BOCA RATON, Fla. - Rich Lanan's son convinced him to let him sign up for football this year.
"Worried about the stray kid coming across the field and slamming into him," said Lanan, of Boca Raton. "It's a little scary."
Boca Pop Warner commissioner Tim Allen sees the new generation of football players and can only laugh at the old rule of thumb.
"If you were awake, you were out there playing," said Allen.
This year, Pop Warner's central office in Pennsylvania is demanding that coaches limit contact drills to a third of practice and that players get head starts of no more than three yards before a hit.
"(If) someone('s health) is in any question, we're taking them out and letting the doctor tell us," said Allen.
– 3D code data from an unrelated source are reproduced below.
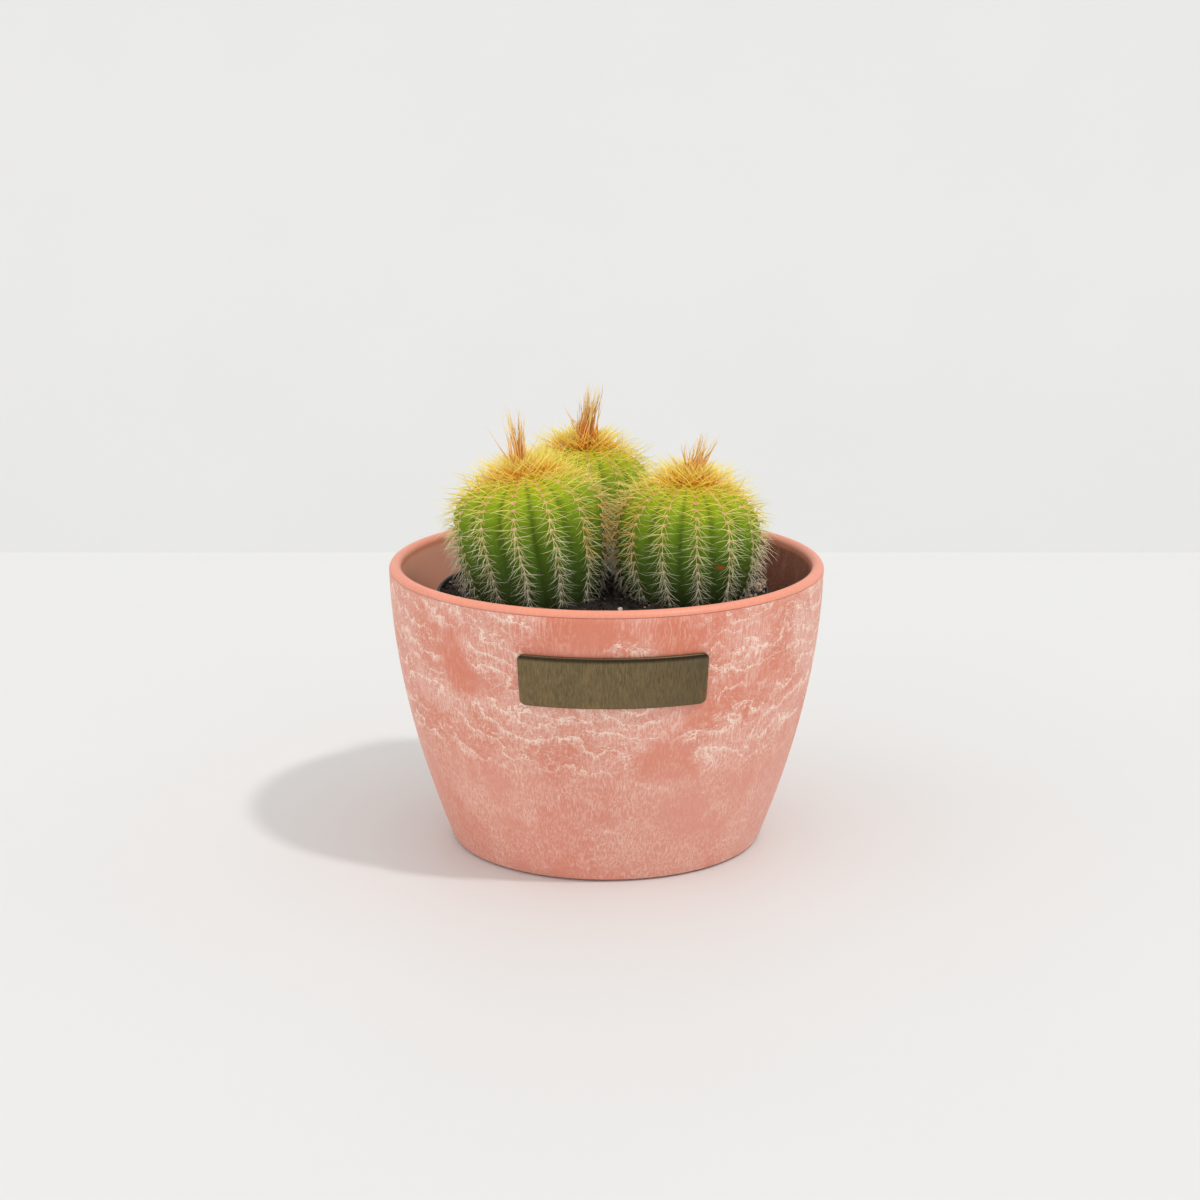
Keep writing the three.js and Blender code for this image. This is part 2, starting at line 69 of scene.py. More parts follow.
class Wire:
    # an output of a node; sums on it become Math nodes
    def __init__(self, graph, socket):
        self.graph = graph
        self.socket = socket

    def other(self, name):
        return Wire(self.graph, self.socket.node.outputs[name])

    def calc(self, operation, *terms):
        return self.graph.math(operation, self, *terms)

    def __add__(self, term):
        return self.calc("ADD", term)

    def __sub__(self, term):
        return self.calc("SUBTRACT", term)

    def __rsub__(self, term):
        return self.graph.math("SUBTRACT", term, self)

    def __mul__(self, term):
        return self.calc("MULTIPLY", term)

    def __truediv__(self, term):
        return self.calc("DIVIDE", term)

    def __pow__(self, term):
        return self.calc("POWER", term)

    def __abs__(self):
        return self.calc("ABSOLUTE")

    __radd__ = __add__
    __rmul__ = __mul__


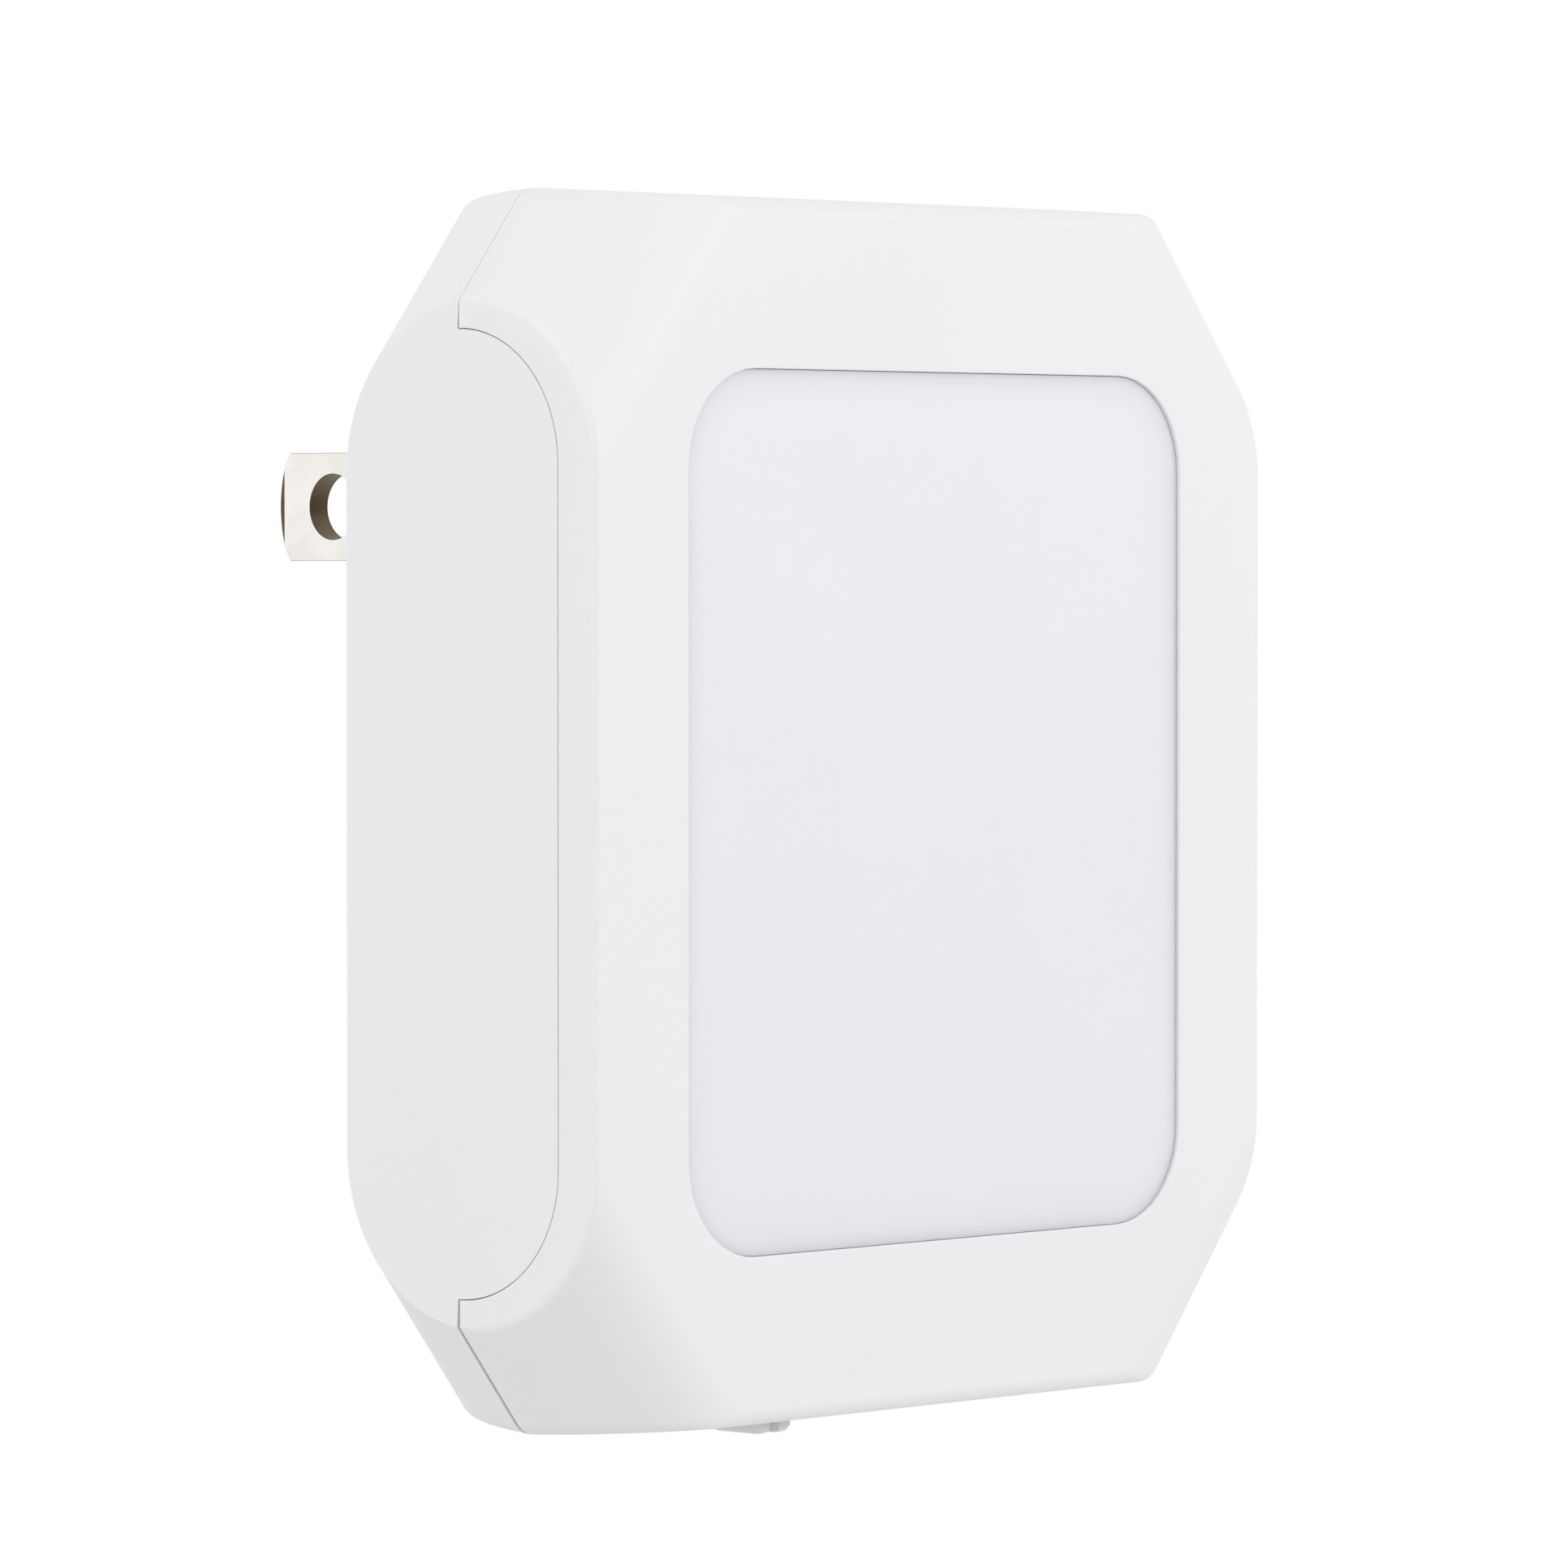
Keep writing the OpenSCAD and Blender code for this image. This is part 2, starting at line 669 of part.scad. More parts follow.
// One blade, with its flat sides facing left and right
module blade() {
    tip_middle = blade_len - blade_tip_r;
    difference() {
        intersection() {
            along_x(-blade_t / 2, blade_t / 2) union() {
                translate([-shank_len, -shank_w / 2]) square([shank_len + insert_front, shank_w]);
                translate([-shank_len, -blade_w / 2]) square([shank_len + tip_middle, blade_w]);
                intersection() {
                    translate([tip_middle, 0]) circle(blade_tip_r);
                    translate([tip_middle - eps, -blade_w / 2]) square([blade_len, blade_w]);
                }
            }
            translate([0, 0, -shank_w]) linear_extrude(2 * shank_w) polygon([
                [-blade_t / 2, -shank_len], [blade_t / 2, -shank_len],
                [blade_t / 2, blade_len - blade_bevel], [blade_t / 4, blade_len],
                [-blade_t / 4, blade_len], [-blade_t / 2, blade_len - blade_bevel]
            ]);
        }
        along_x(-blade_t, blade_t) translate([blade_len - blade_hole_in, 0])
            circle(blade_hole_d / 2);
        along_x(-blade_t, blade_t) translate([rivet_y, 0]) circle(rivet_d / 2 + hole_gap);
    }
}

module left_blade() {
    color("antiquewhite") translate([-blade_x, 0, 0]) blade();
}

module right_blade() {
    color("antiquewhite") translate([blade_x, 0, 0]) blade();
}

// The right-hand contact strip: flat on the blade's inner side, with a foot on the board
module contact_strip() {
    foot_y = front_y + board_back;
    difference() {
        union() {
            along_x(strip_x, strip_x + strip_t)
                translate([foot_y, -strip_w / 2]) square([strip_end - foot_y, strip_w]);
            translate([strip_x, foot_y, -strip_w / 2]) cube([strip_foot, strip_t, strip_w]);
        }
        along_x(strip_x - over, strip_x + strip_t + over) translate([rivet_y, 0])
            circle(rivet_d / 2 + hole_gap);
    }
}

module left_contact_strip() {
    color("goldenrod") mirror([1, 0, 0]) contact_strip();
}

module right_contact_strip() {
    color("goldenrod") contact_strip();
}

module strip_rivets() {
    stack = blade_t + strip_t;
    color("silver") for (s = [0, 1]) mirror([s, 0, 0]) translate([0, rivet_y, 0]) {
        along_x(strip_x - rivet_head_t, strip_x) circle(rivet_head_d / 2);
        along_x(strip_x - eps, strip_x + stack + eps) circle(rivet_d / 2);
        along_x(strip_x + stack, strip_x + stack + rivet_head_t) circle(rivet_head_d / 2);
    }
}

module case_screws() {
    cross = screw_head_d / 2;
    color("silver") in_case() for (s = [-1, 1]) translate([s * post_x, 0, -screw_drop])
        difference() {
            union() {
                along_y(screw_seat, screw_seat + screw_head_t) circle(screw_head_d / 2);
                along_y(screw_seat - screw_len, screw_seat + eps) circle(screw_d / 2);
            }
            for (a = [0, 90]) along_y(screw_seat + screw_head_t / 2, body_d + over)
                rotate(a) square([cross, screw_d / 4], center = true);
        }
}

front_shell();
back_shell();
diffuser();
reflector_tray();
circuit_board();
leds();
led_cups();
film_capacitor();
electrolytic_capacitor();
bridge_rectifier();
driver_chip();
fuse_resistor();
surface_resistors();
switch_can();
switch_insulator();
switch_pins();
switch_knob();
switch_bridge();
plug_insert();
left_blade();
right_blade();
left_contact_strip();
right_contact_strip();
strip_rivets();
case_screws();
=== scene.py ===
"""Looks of a plug in night light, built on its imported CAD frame."""

import json
import math

import bmesh
import bpy
from mathutils import Matrix, Vector

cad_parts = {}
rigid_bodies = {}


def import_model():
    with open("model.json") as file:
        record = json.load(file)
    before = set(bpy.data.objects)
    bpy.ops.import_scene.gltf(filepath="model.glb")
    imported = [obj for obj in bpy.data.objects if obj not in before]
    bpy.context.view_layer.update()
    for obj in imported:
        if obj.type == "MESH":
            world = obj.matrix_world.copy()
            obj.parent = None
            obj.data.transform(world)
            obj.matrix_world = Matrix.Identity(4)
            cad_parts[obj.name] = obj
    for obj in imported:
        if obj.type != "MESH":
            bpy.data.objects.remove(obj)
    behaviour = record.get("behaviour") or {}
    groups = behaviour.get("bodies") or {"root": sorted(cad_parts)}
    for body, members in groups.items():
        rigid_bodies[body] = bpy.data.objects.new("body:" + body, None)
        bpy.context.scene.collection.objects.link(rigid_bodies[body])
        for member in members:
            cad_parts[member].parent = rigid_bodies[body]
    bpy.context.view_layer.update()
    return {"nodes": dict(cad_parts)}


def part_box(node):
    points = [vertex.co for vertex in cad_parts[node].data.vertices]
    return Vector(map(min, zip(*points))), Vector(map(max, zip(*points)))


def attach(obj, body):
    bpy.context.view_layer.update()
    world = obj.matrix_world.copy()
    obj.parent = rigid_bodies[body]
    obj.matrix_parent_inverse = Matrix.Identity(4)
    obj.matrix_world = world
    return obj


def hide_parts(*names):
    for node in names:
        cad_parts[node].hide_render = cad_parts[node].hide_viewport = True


bl_info = {
    "name": "Plug In Night Light",
    "version": (1, 0, 0),
    "blender": (4, 5, 0),
    "location": "View3D > Sidebar > Night Light",
    "description": "Moulded shells, diffuser, plug and switch of a night light, on its CAD frame",
    "category": "Add Mesh",
}

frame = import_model()
NODES = frame["nodes"]

MM = 0.001
FRONT_LOW, FRONT_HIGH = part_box("front_shell")
BACK_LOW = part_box("back_shell")[0]
LENS_LOW, LENS_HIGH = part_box("diffuser")
BLADE_LOW, BLADE_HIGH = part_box("right_blade")
INSERT_LOW, INSERT_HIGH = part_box("plug_insert")
KNOB_LOW, KNOB_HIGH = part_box("switch_knob")
CAN_LOW, CAN_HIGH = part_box("switch_can")
SCREW_LOW, SCREW_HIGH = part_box("case_screws")
BOARD_LOW, BOARD_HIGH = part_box("circuit_board")

# Fixed sizes of the hidden shapes, as the CAD has them. R stands for a radius, T for a thickness.
HEAD_R, HEAD_T = 1.8 * MM, 1.3 * MM
HEAD_BORE_R, SHANK_BORE_R = 1.9 * MM, 1.05 * MM
POST_R, BOSS_R, STAY_R = 2.1 * MM, 2.8 * MM, 1.5 * MM
POST_X = SCREW_HIGH.x - HEAD_R
FLANGE_LIP = 0.8 * MM
INSERT_LIP, INSERT_R = 1.2 * MM, 2 * MM
# Rounding of the shells' other edges, as shares of the side faces' rounding: the case's openings,
# the plug block's rear edge and the window in it
OPENING_SHARE, BLOCK_SHARE, WINDOW_SHARE = 0.25, 1.5, 0.3
# The gap between pieces that just miss each other, and how far a post runs into its wall
CLEARANCE = OVERLAP = 0.1 * MM

CASE_W = FRONT_HIGH.x - FRONT_LOW.x
CASE_H = FRONT_HIGH.z - FRONT_LOW.z
CASE_Z = (FRONT_HIGH.z + FRONT_LOW.z) / 2
FRONT_Y = FRONT_LOW.y


def size(name, text, default):
    """A length that a user can change, in metres."""
    return bpy.props.FloatProperty(name=name, description=text, default=default, min=0.0,
                                   subtype="DISTANCE", unit="LENGTH", precision=5)


def colour(name, text, value):
    """A colour that a user can change, as an sRGB hex value."""
    return bpy.props.StringProperty(name=name, description=text, default=value)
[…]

"Even one concussion has been shown to increase the risk of Alzheimers," said Dr. Joshua Kouri.
Wellington Medical Center brain surgeon Joshua Kouri says Pop Warner's rules are a good start in protecting youngsters whose brains are still developing.
More importantly he says is that Pop Warner keep close track of injuries.
"Its never really been quantified before," said Kouri.
Most parents at the practice field today told us they had little experience with concussions and that they didn't want any.
"He's just getting to the age when things are getting rough. I think this is when it's going to start," said parent Leslie Allen.
Pop Warner officials in Pennsylvania say it will be difficult to know whether their policies are working right away, because they only know of the concussions reported through its own insurance company.
It'll fall to local leagues like Boca Raton Pop Warner to keep track of the new policy.